> Supplied data:

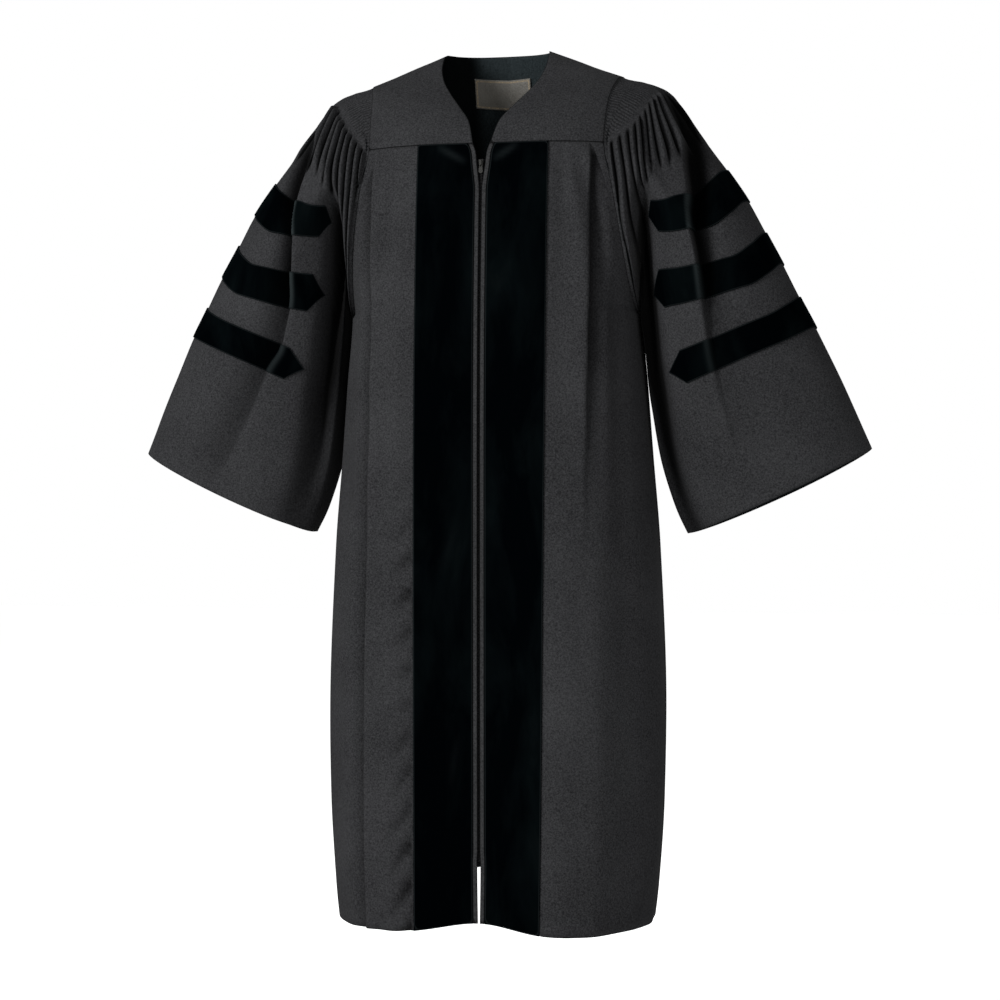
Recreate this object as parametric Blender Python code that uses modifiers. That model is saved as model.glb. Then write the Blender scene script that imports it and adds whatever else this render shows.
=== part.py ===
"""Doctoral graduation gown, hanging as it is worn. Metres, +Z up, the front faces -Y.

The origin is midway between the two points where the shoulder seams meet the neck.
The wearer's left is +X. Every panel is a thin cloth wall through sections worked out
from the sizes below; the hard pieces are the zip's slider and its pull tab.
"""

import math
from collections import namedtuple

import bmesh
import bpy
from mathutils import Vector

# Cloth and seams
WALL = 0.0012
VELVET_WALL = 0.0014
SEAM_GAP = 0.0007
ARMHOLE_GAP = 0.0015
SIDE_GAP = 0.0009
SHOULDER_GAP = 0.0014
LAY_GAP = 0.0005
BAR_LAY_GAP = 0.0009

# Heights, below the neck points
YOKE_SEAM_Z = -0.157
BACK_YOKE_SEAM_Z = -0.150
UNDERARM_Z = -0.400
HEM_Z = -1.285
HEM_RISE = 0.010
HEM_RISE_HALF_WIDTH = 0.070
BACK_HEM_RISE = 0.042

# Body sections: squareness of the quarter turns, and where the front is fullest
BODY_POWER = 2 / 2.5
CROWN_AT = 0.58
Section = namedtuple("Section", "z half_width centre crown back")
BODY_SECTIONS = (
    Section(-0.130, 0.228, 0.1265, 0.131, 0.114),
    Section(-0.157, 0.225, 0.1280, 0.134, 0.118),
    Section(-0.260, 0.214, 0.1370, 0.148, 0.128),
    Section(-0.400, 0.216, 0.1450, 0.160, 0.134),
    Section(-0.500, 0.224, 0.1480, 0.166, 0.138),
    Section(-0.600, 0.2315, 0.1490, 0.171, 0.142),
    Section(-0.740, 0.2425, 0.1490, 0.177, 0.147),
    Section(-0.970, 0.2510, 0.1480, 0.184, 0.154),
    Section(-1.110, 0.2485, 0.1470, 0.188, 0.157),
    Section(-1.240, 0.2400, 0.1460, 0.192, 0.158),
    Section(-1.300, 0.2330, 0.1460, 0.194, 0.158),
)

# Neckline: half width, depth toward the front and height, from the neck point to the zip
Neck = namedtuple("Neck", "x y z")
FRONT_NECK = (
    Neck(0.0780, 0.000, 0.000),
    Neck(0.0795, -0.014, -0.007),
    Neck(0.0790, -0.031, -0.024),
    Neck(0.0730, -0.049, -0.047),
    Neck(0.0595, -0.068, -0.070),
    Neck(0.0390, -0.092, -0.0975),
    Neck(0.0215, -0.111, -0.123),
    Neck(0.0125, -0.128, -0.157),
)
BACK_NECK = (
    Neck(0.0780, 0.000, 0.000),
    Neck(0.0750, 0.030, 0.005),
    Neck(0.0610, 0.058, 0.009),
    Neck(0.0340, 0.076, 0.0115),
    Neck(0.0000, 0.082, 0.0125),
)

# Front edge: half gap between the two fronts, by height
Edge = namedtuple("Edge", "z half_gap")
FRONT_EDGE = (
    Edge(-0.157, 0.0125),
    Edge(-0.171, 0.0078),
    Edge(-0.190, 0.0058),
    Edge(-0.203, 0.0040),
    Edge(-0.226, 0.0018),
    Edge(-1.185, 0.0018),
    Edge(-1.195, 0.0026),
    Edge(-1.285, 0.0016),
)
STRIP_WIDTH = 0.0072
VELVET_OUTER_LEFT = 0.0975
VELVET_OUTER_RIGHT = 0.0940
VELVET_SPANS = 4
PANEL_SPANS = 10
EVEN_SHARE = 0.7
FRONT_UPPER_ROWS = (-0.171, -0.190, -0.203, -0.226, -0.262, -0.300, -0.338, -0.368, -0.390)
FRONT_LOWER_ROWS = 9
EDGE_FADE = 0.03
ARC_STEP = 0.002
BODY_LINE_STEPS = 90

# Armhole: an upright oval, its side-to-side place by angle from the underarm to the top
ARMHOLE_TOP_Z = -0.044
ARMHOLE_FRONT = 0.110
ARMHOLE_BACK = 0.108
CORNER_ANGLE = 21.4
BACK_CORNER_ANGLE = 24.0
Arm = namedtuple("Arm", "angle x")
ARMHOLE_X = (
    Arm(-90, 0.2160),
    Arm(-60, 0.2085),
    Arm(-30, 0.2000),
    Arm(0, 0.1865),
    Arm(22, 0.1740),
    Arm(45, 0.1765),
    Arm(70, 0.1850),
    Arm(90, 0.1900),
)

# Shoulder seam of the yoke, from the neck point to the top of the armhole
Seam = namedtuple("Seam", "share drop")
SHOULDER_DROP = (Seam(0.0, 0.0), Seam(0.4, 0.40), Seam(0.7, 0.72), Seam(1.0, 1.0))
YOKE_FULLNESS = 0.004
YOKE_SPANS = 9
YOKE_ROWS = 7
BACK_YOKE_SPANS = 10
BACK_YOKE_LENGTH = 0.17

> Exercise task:
Reproduce each line of the material above precisely.

> Reply to the task:
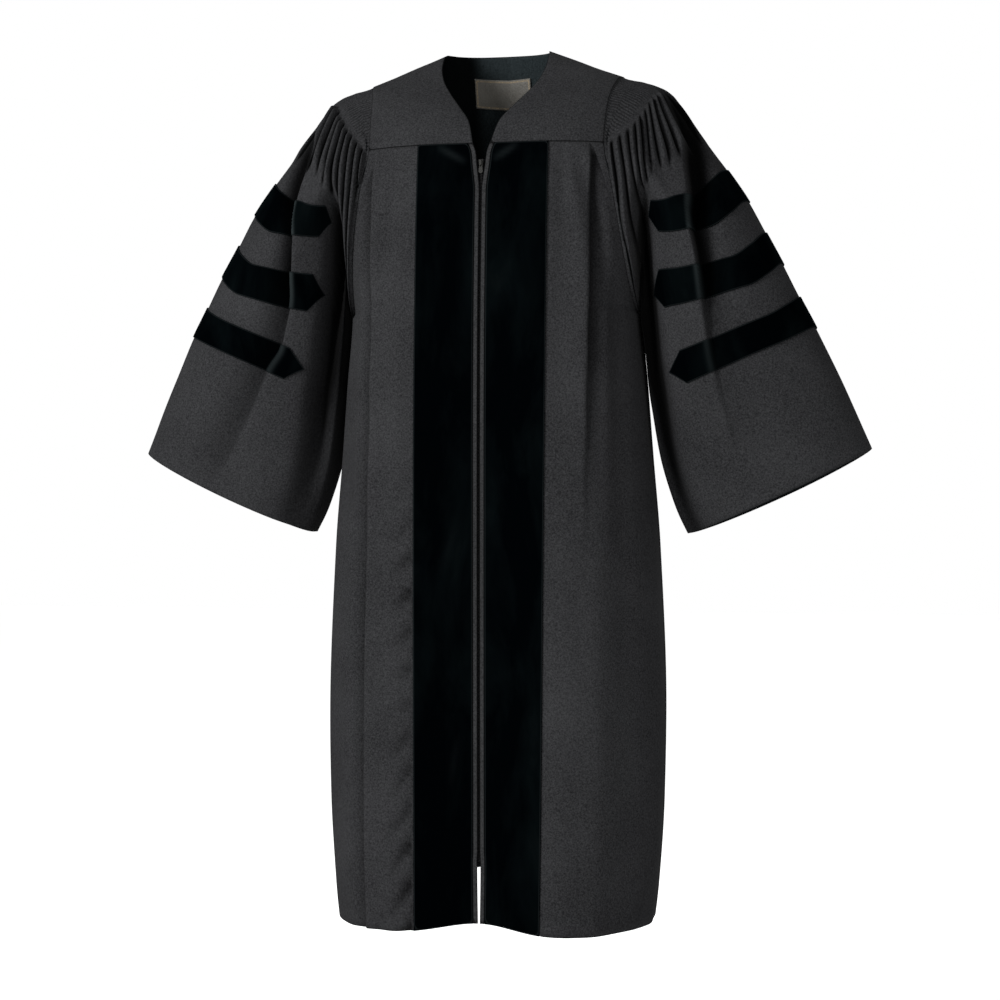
Recreate this object as parametric Blender Python code that uses modifiers. That model is saved as model.glb. Then write the Blender scene script that imports it and adds whatever else this render shows.
=== part.py ===
"""Doctoral graduation gown, hanging as it is worn. Metres, +Z up, the front faces -Y.

The origin is midway between the two points where the shoulder seams meet the neck.
The wearer's left is +X. Every panel is a thin cloth wall through sections worked out
from the sizes below; the hard pieces are the zip's slider and its pull tab.
"""

import math
from collections import namedtuple

import bmesh
import bpy
from mathutils import Vector

# Cloth and seams
WALL = 0.0012
VELVET_WALL = 0.0014
SEAM_GAP = 0.0007
ARMHOLE_GAP = 0.0015
SIDE_GAP = 0.0009
SHOULDER_GAP = 0.0014
LAY_GAP = 0.0005
BAR_LAY_GAP = 0.0009

# Heights, below the neck points
YOKE_SEAM_Z = -0.157
BACK_YOKE_SEAM_Z = -0.150
UNDERARM_Z = -0.400
HEM_Z = -1.285
HEM_RISE = 0.010
HEM_RISE_HALF_WIDTH = 0.070
BACK_HEM_RISE = 0.042

# Body sections: squareness of the quarter turns, and where the front is fullest
BODY_POWER = 2 / 2.5
CROWN_AT = 0.58
Section = namedtuple("Section", "z half_width centre crown back")
BODY_SECTIONS = (
    Section(-0.130, 0.228, 0.1265, 0.131, 0.114),
    Section(-0.157, 0.225, 0.1280, 0.134, 0.118),
    Section(-0.260, 0.214, 0.1370, 0.148, 0.128),
    Section(-0.400, 0.216, 0.1450, 0.160, 0.134),
    Section(-0.500, 0.224, 0.1480, 0.166, 0.138),
    Section(-0.600, 0.2315, 0.1490, 0.171, 0.142),
    Section(-0.740, 0.2425, 0.1490, 0.177, 0.147),
    Section(-0.970, 0.2510, 0.1480, 0.184, 0.154),
    Section(-1.110, 0.2485, 0.1470, 0.188, 0.157),
    Section(-1.240, 0.2400, 0.1460, 0.192, 0.158),
    Section(-1.300, 0.2330, 0.1460, 0.194, 0.158),
)

# Neckline: half width, depth toward the front and height, from the neck point to the zip
Neck = namedtuple("Neck", "x y z")
FRONT_NECK = (
    Neck(0.0780, 0.000, 0.000),
    Neck(0.0795, -0.014, -0.007),
    Neck(0.0790, -0.031, -0.024),
    Neck(0.0730, -0.049, -0.047),
    Neck(0.0595, -0.068, -0.070),
    Neck(0.0390, -0.092, -0.0975),
    Neck(0.0215, -0.111, -0.123),
    Neck(0.0125, -0.128, -0.157),
)
BACK_NECK = (
    Neck(0.0780, 0.000, 0.000),
    Neck(0.0750, 0.030, 0.005),
    Neck(0.0610, 0.058, 0.009),
    Neck(0.0340, 0.076, 0.0115),
    Neck(0.0000, 0.082, 0.0125),
)

# Front edge: half gap between the two fronts, by height
Edge = namedtuple("Edge", "z half_gap")
FRONT_EDGE = (
    Edge(-0.157, 0.0125),
    Edge(-0.171, 0.0078),
    Edge(-0.190, 0.0058),
    Edge(-0.203, 0.0040),
    Edge(-0.226, 0.0018),
    Edge(-1.185, 0.0018),
    Edge(-1.195, 0.0026),
    Edge(-1.285, 0.0016),
)
STRIP_WIDTH = 0.0072
VELVET_OUTER_LEFT = 0.0975
VELVET_OUTER_RIGHT = 0.0940
VELVET_SPANS = 4
PANEL_SPANS = 10
EVEN_SHARE = 0.7
FRONT_UPPER_ROWS = (-0.171, -0.190, -0.203, -0.226, -0.262, -0.300, -0.338, -0.368, -0.390)
FRONT_LOWER_ROWS = 9
EDGE_FADE = 0.03
ARC_STEP = 0.002
BODY_LINE_STEPS = 90

# Armhole: an upright oval, its side-to-side place by angle from the underarm to the top
ARMHOLE_TOP_Z = -0.044
ARMHOLE_FRONT = 0.110
ARMHOLE_BACK = 0.108
CORNER_ANGLE = 21.4
BACK_CORNER_ANGLE = 24.0
Arm = namedtuple("Arm", "angle x")
ARMHOLE_X = (
    Arm(-90, 0.2160),
    Arm(-60, 0.2085),
    Arm(-30, 0.2000),
    Arm(0, 0.1865),
    Arm(22, 0.1740),
    Arm(45, 0.1765),
    Arm(70, 0.1850),
    Arm(90, 0.1900),
)

# Shoulder seam of the yoke, from the neck point to the top of the armhole
Seam = namedtuple("Seam", "share drop")
SHOULDER_DROP = (Seam(0.0, 0.0), Seam(0.4, 0.40), Seam(0.7, 0.72), Seam(1.0, 1.0))
YOKE_FULLNESS = 0.004
YOKE_SPANS = 9
YOKE_ROWS = 7
BACK_YOKE_SPANS = 10
BACK_YOKE_LENGTH = 0.17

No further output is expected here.